=== TASK OBJECTIVE ===
Print each of the entries exactly, leaving nothing out.

Stored items from a collection
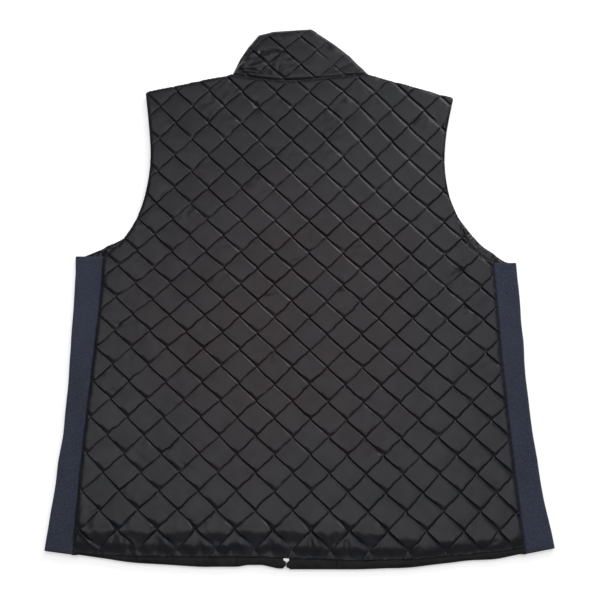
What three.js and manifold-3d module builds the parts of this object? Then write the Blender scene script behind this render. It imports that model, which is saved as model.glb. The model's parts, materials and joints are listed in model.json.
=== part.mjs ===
// Quilted vest lying flat on its front, seen from the back.
// Millimetres. X runs to the wearer's right, Y from hem to collar, Z up from the surface it lies on.
// The origin is under the middle of the whole outline, at the surface.

import * as THREE from 'three';
import { mergeVertices } from 'three/addons/utils/BufferGeometryUtils.js';
import Module from 'manifold-3d';

const wasm = await Module();
wasm.setup();

// Driving sizes

const SEAM_GAP = 0.3;

// Quilting: square diamonds standing on their corners, 1 1/4 inch along each edge
const DIAMOND = 31.75;
const STITCH_VALLEY = 0.2;
const BACK_CROSSING = { x: -10, y: -120 };
const COLLAR_CROSSING = { x: -21, y: 336 };

// Layers, counted up from the surface
const FRONT_WALL = 5;
const FACING_WALL = 0.7;
const FACING_LOW = FRONT_WALL + SEAM_GAP;
const FACING_HIGH = FACING_LOW + FACING_WALL;
const BACK_LOW = FACING_HIGH + SEAM_GAP;
const QUILT_SEAM_WALL = 1.8;
const STITCH_HIGH = BACK_LOW + QUILT_SEAM_WALL;
const PUFF_RISE = 4.5;
const EDGE_SLOPE = { back: 8, collar: 5 };
const CLOTH_EDGE = 0.8;

// Side panels: plain knit, folded round each side
const KNIT_WALL = 1.8;
const KNIT_HEIGHT = 7.4;
const KNIT_SEAM_RUN = 9;

// The line of the zip, left of the middle because the vest lies a little twisted
const ZIP_X = -16;
const ZIP_SLOT = 14;

// Places of the corners. Left and right differ because the vest lies unevenly
const UNDERARM_Y = { left: 29, right: 20 };
const HEM_CORNER_Y = { left: -352, right: -346 };
const SHOULDER_TIP = { left: { x: -211, y: 270 }, right: { x: 210, y: 261 } };
const NECK_POINT = { left: { x: -93, y: 298 }, right: { x: 91, y: 298.5 } };
const NECK_FRONT_Y = 222;
const COLLAR_FRONT_Y = 300;
const FRONT_RISE_AT_SIDE = 13;

// Side seams and side folds, from the underarm (down 0) to the hem (down 1), out from the middle
const SIDE_ROWS = [
  { down: 0.00, seamLeft: 255.0, seamRight: 251.0, foldLeft: 291.0, foldRight: 281.0 },
  { down: 0.15, seamLeft: 256.0, seamRight: 253.0, foldLeft: 290.0, foldRight: 282.5 },
  { down: 0.35, seamLeft: 260.0, seamRight: 255.0, foldLeft: 290.0, foldRight: 283.5 },
  { down: 0.55, seamLeft: 264.5, seamRight: 258.5, foldLeft: 290.5, foldRight: 286.0 },
  { down: 0.77, seamLeft: 268.5, seamRight: 263.0, foldLeft: 297.0, foldRight: 293.0 },
  { down: 1.00, seamLeft: 271.0, seamRight: 269.5, foldLeft: 305.0, foldRight: 305.0 },
];

// Armholes of the back, from the underarm (up 0) to the shoulder tip (up 1), out from the middle
const BACK_ARMHOLE_ROWS = [
  { up: 0.04, left: 242.0, right: 236.0 },
  { up: 0.12, left: 227.0, right: 219.5 },
  { up: 0.25, left: 212.0, right: 209.5 },
  { up: 0.40, left: 203.5, right: 198.0 },
  { up: 0.58, left: 200.0, right: 194.0 },
  { up: 0.78, left: 204.0, right: 198.5 },
];

// Armholes of the fronts, higher at the side and scooped deeper above
const FRONT_ARMHOLE_ROWS = [
  { up: 0.12, left: 227.0, right: 234.0 },
  { up: 0.25, left: 205.0, right: 212.0 },
  { up: 0.40, left: 193.0, right: 194.0 },
  { up: 0.58, left: 188.0, right: 186.0 },
  { up: 0.78, left: 194.0, right: 190.0 },
];

// Hem of the back, and of the fronts, which reach lower
const HEM_ROWS = [
  { x: -271.0, back: -352, front: -353 },
  { x: -200.0, back: -356, front: -363 },
  { x: -120.0, back: -357, front: -368 },
  { x: -75.0, back: -357, front: -368 },
  { x: -62.0, back: -357, front: -366 },
  { x: -45.0, back: -357, front: -366 },
  { x: -26.0, back: -358, front: -370 },
  { x: 70.0, back: -361, front: -371 },
  { x: 130.0, back: -360, front: -369 },
  { x: 190.0, back: -355, front: -362 },
  { x: 240.0, back: -350, front: -353 },
  { x: 269.5, back: -346, front: -347 },
];

// Neck seam of the back
const NECK_ROWS = [
  { x: -50, y: 290.0 },
  { x: -10, y: 288.0 },
  { x: 40, y: 292.5 },
];

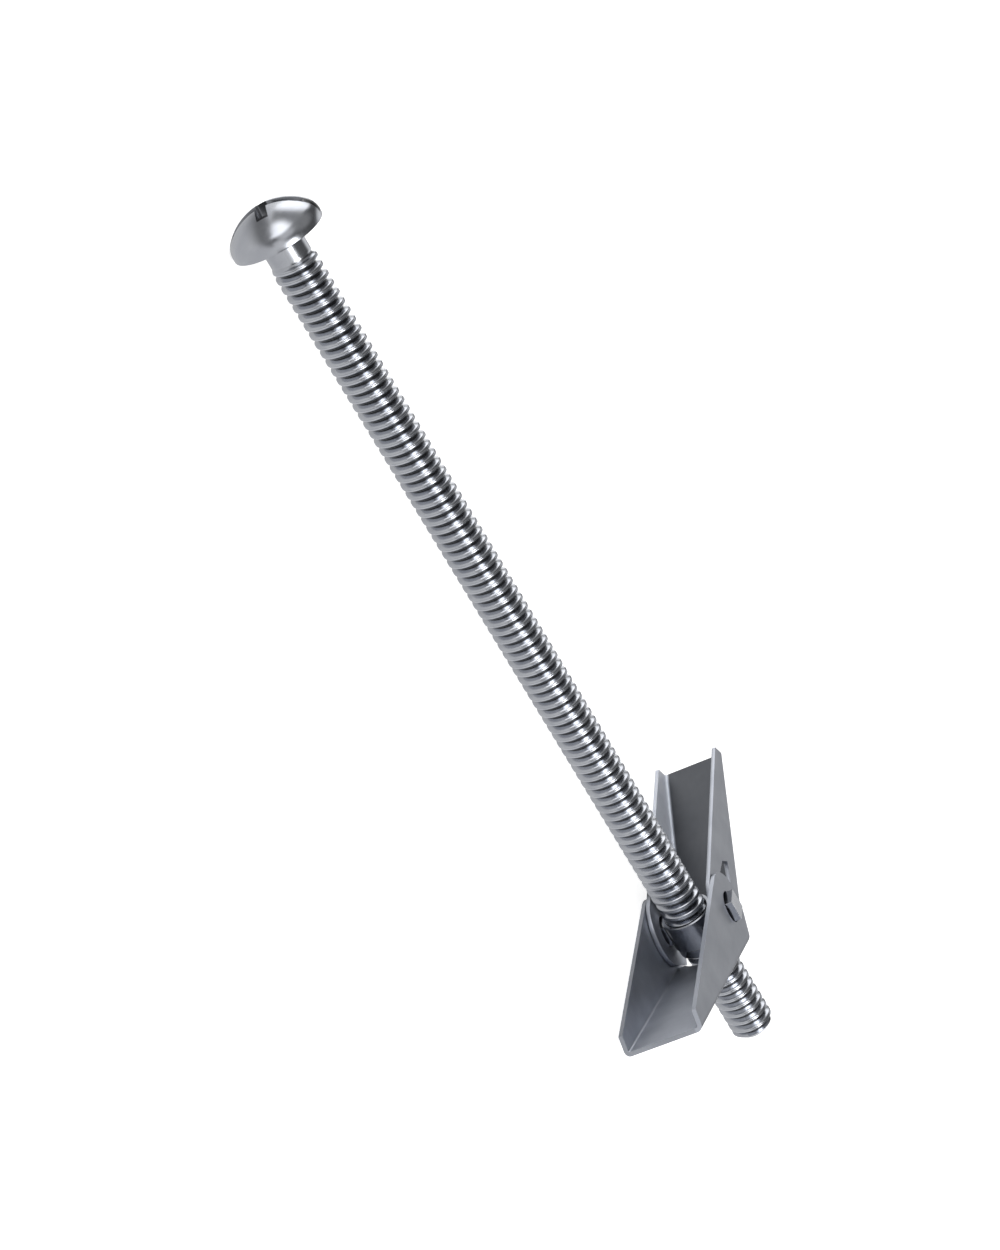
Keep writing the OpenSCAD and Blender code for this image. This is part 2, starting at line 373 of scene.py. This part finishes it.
def coil_shell(mid_z):
    """A ring of wire spun along a helix about the trunnions' axis."""
    bm = bmesh.new()
    start = Vector((COIL_R, 0, mid_z - COIL_PITCH * COIL_TURNS / 2 + WIRE_R * 0.5))
    across = Matrix.Rotation(math.pi / 2, 4, "X")
    ring = bmesh.ops.create_circle(bm, radius=WIRE_R, segments=WIRE_SIDES,
                                   matrix=Matrix.Translation(start) @ across)
    section = ring["verts"] + list({e for v in ring["verts"] for e in v.link_edges})
    rise = COIL_PITCH * (COIL_TURNS - 0.5) / COIL_TURNS / COIL_TURN_STEPS
    bmesh.ops.spin(bm, geom=section, cent=(0, 0, 0), axis=(0, 0, 1), angle=math.tau * COIL_TURNS,
                   steps=int(COIL_TURN_STEPS * COIL_TURNS), dvec=(0, 0, rise))
    bmesh.ops.holes_fill(bm, edges=bm.edges, sides=WIRE_SIDES)
    bmesh.ops.recalc_face_normals(bm, faces=bm.faces)
    bmesh.ops.translate(bm, vec=(PIVOT.x, 0, 0), verts=bm.verts)
    return bm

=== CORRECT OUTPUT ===
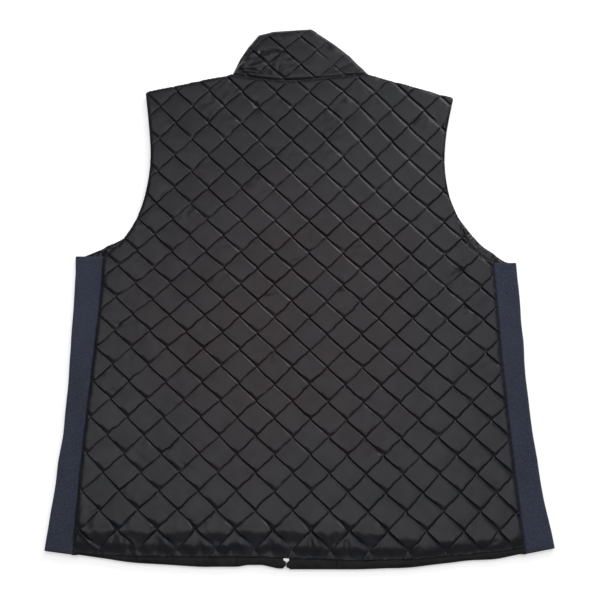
What three.js and manifold-3d module builds the parts of this object? Then write the Blender scene script behind this render. It imports that model, which is saved as model.glb. The model's parts, materials and joints are listed in model.json.
=== part.mjs ===
// Quilted vest lying flat on its front, seen from the back.
// Millimetres. X runs to the wearer's right, Y from hem to collar, Z up from the surface it lies on.
// The origin is under the middle of the whole outline, at the surface.

import * as THREE from 'three';
import { mergeVertices } from 'three/addons/utils/BufferGeometryUtils.js';
import Module from 'manifold-3d';

const wasm = await Module();
wasm.setup();

// Driving sizes

const SEAM_GAP = 0.3;

// Quilting: square diamonds standing on their corners, 1 1/4 inch along each edge
const DIAMOND = 31.75;
const STITCH_VALLEY = 0.2;
const BACK_CROSSING = { x: -10, y: -120 };
const COLLAR_CROSSING = { x: -21, y: 336 };

// Layers, counted up from the surface
const FRONT_WALL = 5;
const FACING_WALL = 0.7;
const FACING_LOW = FRONT_WALL + SEAM_GAP;
const FACING_HIGH = FACING_LOW + FACING_WALL;
const BACK_LOW = FACING_HIGH + SEAM_GAP;
const QUILT_SEAM_WALL = 1.8;
const STITCH_HIGH = BACK_LOW + QUILT_SEAM_WALL;
const PUFF_RISE = 4.5;
const EDGE_SLOPE = { back: 8, collar: 5 };
const CLOTH_EDGE = 0.8;

// Side panels: plain knit, folded round each side
const KNIT_WALL = 1.8;
const KNIT_HEIGHT = 7.4;
const KNIT_SEAM_RUN = 9;

// The line of the zip, left of the middle because the vest lies a little twisted
const ZIP_X = -16;
const ZIP_SLOT = 14;

// Places of the corners. Left and right differ because the vest lies unevenly
const UNDERARM_Y = { left: 29, right: 20 };
const HEM_CORNER_Y = { left: -352, right: -346 };
const SHOULDER_TIP = { left: { x: -211, y: 270 }, right: { x: 210, y: 261 } };
const NECK_POINT = { left: { x: -93, y: 298 }, right: { x: 91, y: 298.5 } };
const NECK_FRONT_Y = 222;
const COLLAR_FRONT_Y = 300;
const FRONT_RISE_AT_SIDE = 13;

// Side seams and side folds, from the underarm (down 0) to the hem (down 1), out from the middle
const SIDE_ROWS = [
  { down: 0.00, seamLeft: 255.0, seamRight: 251.0, foldLeft: 291.0, foldRight: 281.0 },
  { down: 0.15, seamLeft: 256.0, seamRight: 253.0, foldLeft: 290.0, foldRight: 282.5 },
  { down: 0.35, seamLeft: 260.0, seamRight: 255.0, foldLeft: 290.0, foldRight: 283.5 },
  { down: 0.55, seamLeft: 264.5, seamRight: 258.5, foldLeft: 290.5, foldRight: 286.0 },
  { down: 0.77, seamLeft: 268.5, seamRight: 263.0, foldLeft: 297.0, foldRight: 293.0 },
  { down: 1.00, seamLeft: 271.0, seamRight: 269.5, foldLeft: 305.0, foldRight: 305.0 },
];

// Armholes of the back, from the underarm (up 0) to the shoulder tip (up 1), out from the middle
const BACK_ARMHOLE_ROWS = [
  { up: 0.04, left: 242.0, right: 236.0 },
  { up: 0.12, left: 227.0, right: 219.5 },
  { up: 0.25, left: 212.0, right: 209.5 },
  { up: 0.40, left: 203.5, right: 198.0 },
  { up: 0.58, left: 200.0, right: 194.0 },
  { up: 0.78, left: 204.0, right: 198.5 },
];

// Armholes of the fronts, higher at the side and scooped deeper above
const FRONT_ARMHOLE_ROWS = [
  { up: 0.12, left: 227.0, right: 234.0 },
  { up: 0.25, left: 205.0, right: 212.0 },
  { up: 0.40, left: 193.0, right: 194.0 },
  { up: 0.58, left: 188.0, right: 186.0 },
  { up: 0.78, left: 194.0, right: 190.0 },
];

// Hem of the back, and of the fronts, which reach lower
const HEM_ROWS = [
  { x: -271.0, back: -352, front: -353 },
  { x: -200.0, back: -356, front: -363 },
  { x: -120.0, back: -357, front: -368 },
  { x: -75.0, back: -357, front: -368 },
  { x: -62.0, back: -357, front: -366 },
  { x: -45.0, back: -357, front: -366 },
  { x: -26.0, back: -358, front: -370 },
  { x: 70.0, back: -361, front: -371 },
  { x: 130.0, back: -360, front: -369 },
  { x: 190.0, back: -355, front: -362 },
  { x: 240.0, back: -350, front: -353 },
  { x: 269.5, back: -346, front: -347 },
];

// Neck seam of the back
const NECK_ROWS = [
  { x: -50, y: 290.0 },
  { x: -10, y: 288.0 },
  { x: 40, y: 292.5 },
];

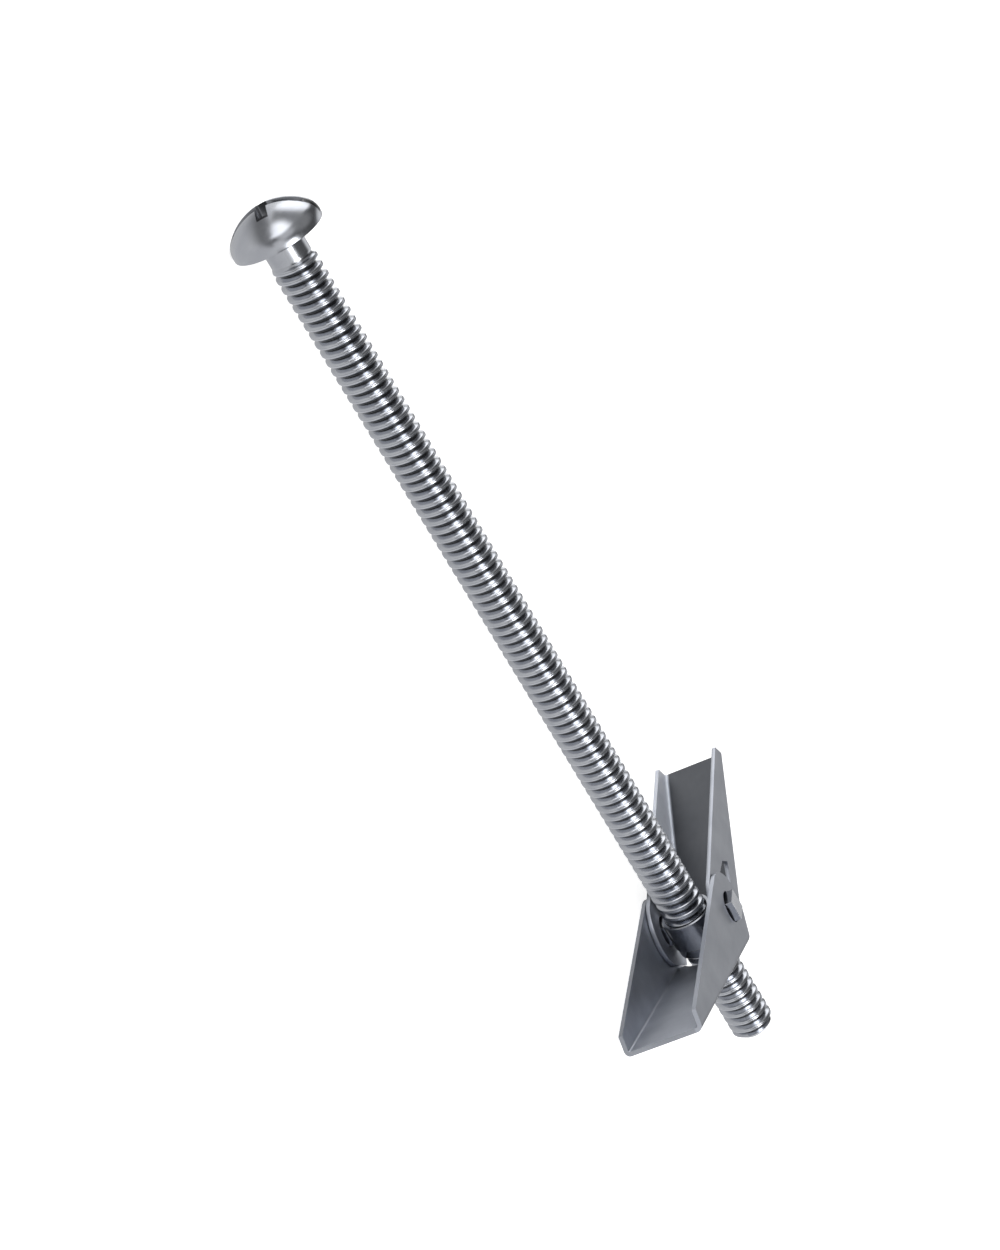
Keep writing the OpenSCAD and Blender code for this image. This is part 2, starting at line 373 of scene.py. This part finishes it.
def coil_shell(mid_z):
    """A ring of wire spun along a helix about the trunnions' axis."""
    bm = bmesh.new()
    start = Vector((COIL_R, 0, mid_z - COIL_PITCH * COIL_TURNS / 2 + WIRE_R * 0.5))
    across = Matrix.Rotation(math.pi / 2, 4, "X")
    ring = bmesh.ops.create_circle(bm, radius=WIRE_R, segments=WIRE_SIDES,
                                   matrix=Matrix.Translation(start) @ across)
    section = ring["verts"] + list({e for v in ring["verts"] for e in v.link_edges})
    rise = COIL_PITCH * (COIL_TURNS - 0.5) / COIL_TURNS / COIL_TURN_STEPS
    bmesh.ops.spin(bm, geom=section, cent=(0, 0, 0), axis=(0, 0, 1), angle=math.tau * COIL_TURNS,
                   steps=int(COIL_TURN_STEPS * COIL_TURNS), dvec=(0, 0, rise))
    bmesh.ops.holes_fill(bm, edges=bm.edges, sides=WIRE_SIDES)
    bmesh.ops.recalc_face_normals(bm, faces=bm.faces)
    bmesh.ops.translate(bm, vec=(PIVOT.x, 0, 0), verts=bm.verts)
    return bm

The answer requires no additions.